# EOS M or Powershot S110?



## papa-razzi (Sep 7, 2013)

I can get a powershot S110 or an EOS M for about $350 USD.

The question is, which one?

I want something for taking video where I don't have to manual focus (like on my DSLR).
I want something small for times when I don't want to carry the bigger DSLR around. Ideally to fit in a pocket.

For those that have used both the EOS M and a Powershot S95, S100, S110 - which is a better solution?

The advantage of the S110 would be its size. It will fit in my front pants pocket or shirt pocket. But how good is the low light ability, or the image quality. 

The advantage of the EOS M is better image quality, and if I get in a video taking situation where I need a long lens I have that option with the adapter. However, I'm concerned how "pocketable" it really is - Especially with the 18-55 lens. 

I'd love some advice, as the S110 will be running out of stock prior to the S120 coming available for $100 more. So I need to decide or lose the opportunity to go with the S110.


----------



## batotman (Sep 7, 2013)

The EOS M can be put in a jacket pocket but not a pants pocket. And you're not putting it in your pocket with the 18-55 on it. Though Lord knows someone will show up and argue that point. 

Image quality, big difference. You also don't have a hot shoe on the S110. 

I rarely use my S100. It isn't any better image quality than my S90 or S95 were either. For that matter, it's not a whole lot better quality than my cheap 300 HS, but does have GPS and RAW. 

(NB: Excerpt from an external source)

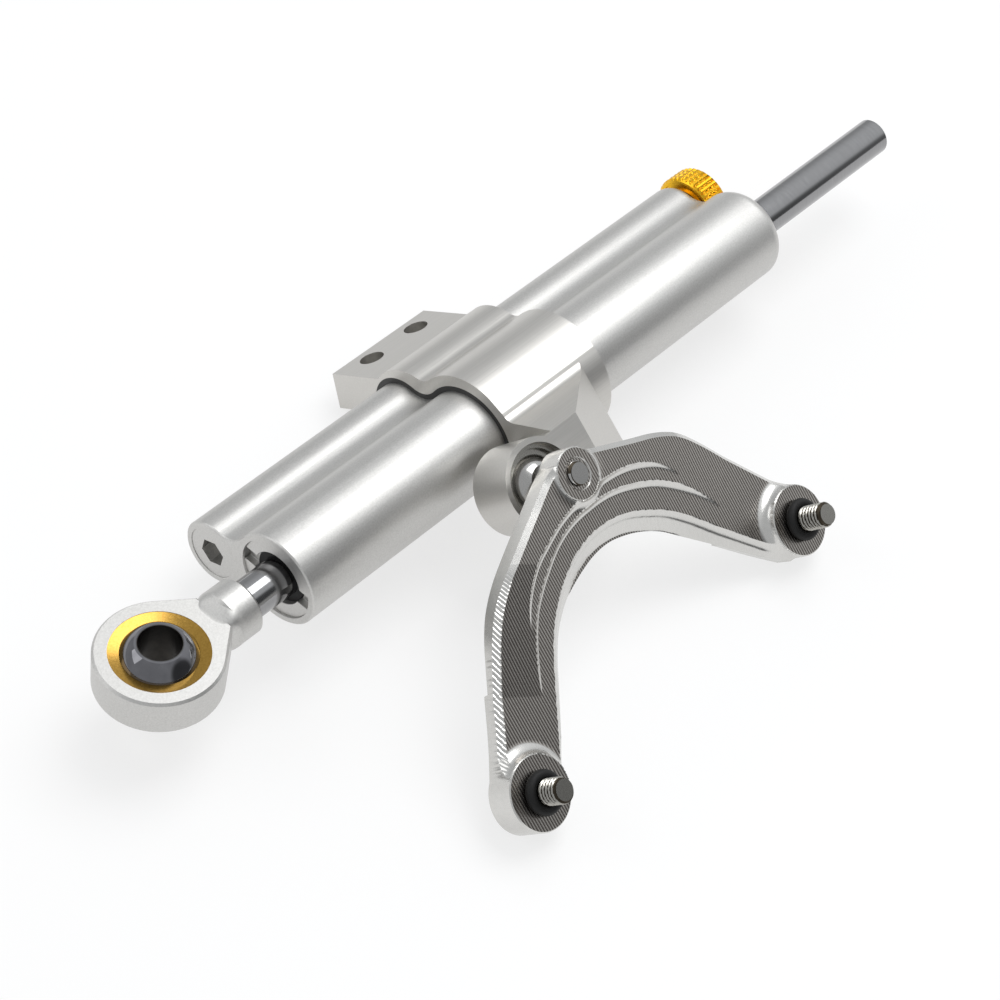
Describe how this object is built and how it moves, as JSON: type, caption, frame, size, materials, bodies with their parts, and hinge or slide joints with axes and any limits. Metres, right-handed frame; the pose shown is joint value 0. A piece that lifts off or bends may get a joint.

They're different animals in my opinion. I'd get the EOS M kit and pick up the 22 as well. If I was committed to a pocketable cam, I'd get an RX100 even if it costs a bit more. 

Just my thoughts on it.


----------



## jhanken (Sep 7, 2013)

I have the S95 which I have used a lot, carried to the top of mountains and on 100 mile bike rides. I also have the EOS M, which I am only beginning to explore, but I like.

I see the EOS M as the kind of thing I would traipse around a European city with for a few days. The S95, I literally carry it in my bag every day, and often in my pocket.

They are both very small compared to a DLSR, but there is a significant difference in size for the function. You need to decide just how portable you want it to be.


----------



## Rienzphotoz (Sep 7, 2013)

papa-razzi said:


> I can get a powershot S110 or an EOS M for about $350 USD.
> 
> The question is, which one?
> 
> ...


Based on your above-mentioned needs, definitely the S110 ... although EOS-M is small in comparison to a DSLR, it is still big when you compare it to S110 ... EOS-M will fit in a large pocket only if you are going to use the 22mm lens mounted on it ... but that will limit your zoom range .. obviously the images from EOS-M will have much better IQ than the S110 ... after all we are comparing an APS-C sensor with a tiny point&shoot sensor. Happy shopping.


----------



## dtaylor (Sep 7, 2013)

The EOS M isn't a pocket camera, but...I've never been satisfied by the IQ of pocket cameras. IMHO the M (APS-C) is a huge step up.


----------



## bholliman (Sep 7, 2013)

I own both an EOS-M and S100. I've had the S100 for a year and a half and just got the M and 22/2 prime lens 6 weeks ago. I haven't used my S100 once since I received the M. As other here have said, the M's image quality is much, much better. 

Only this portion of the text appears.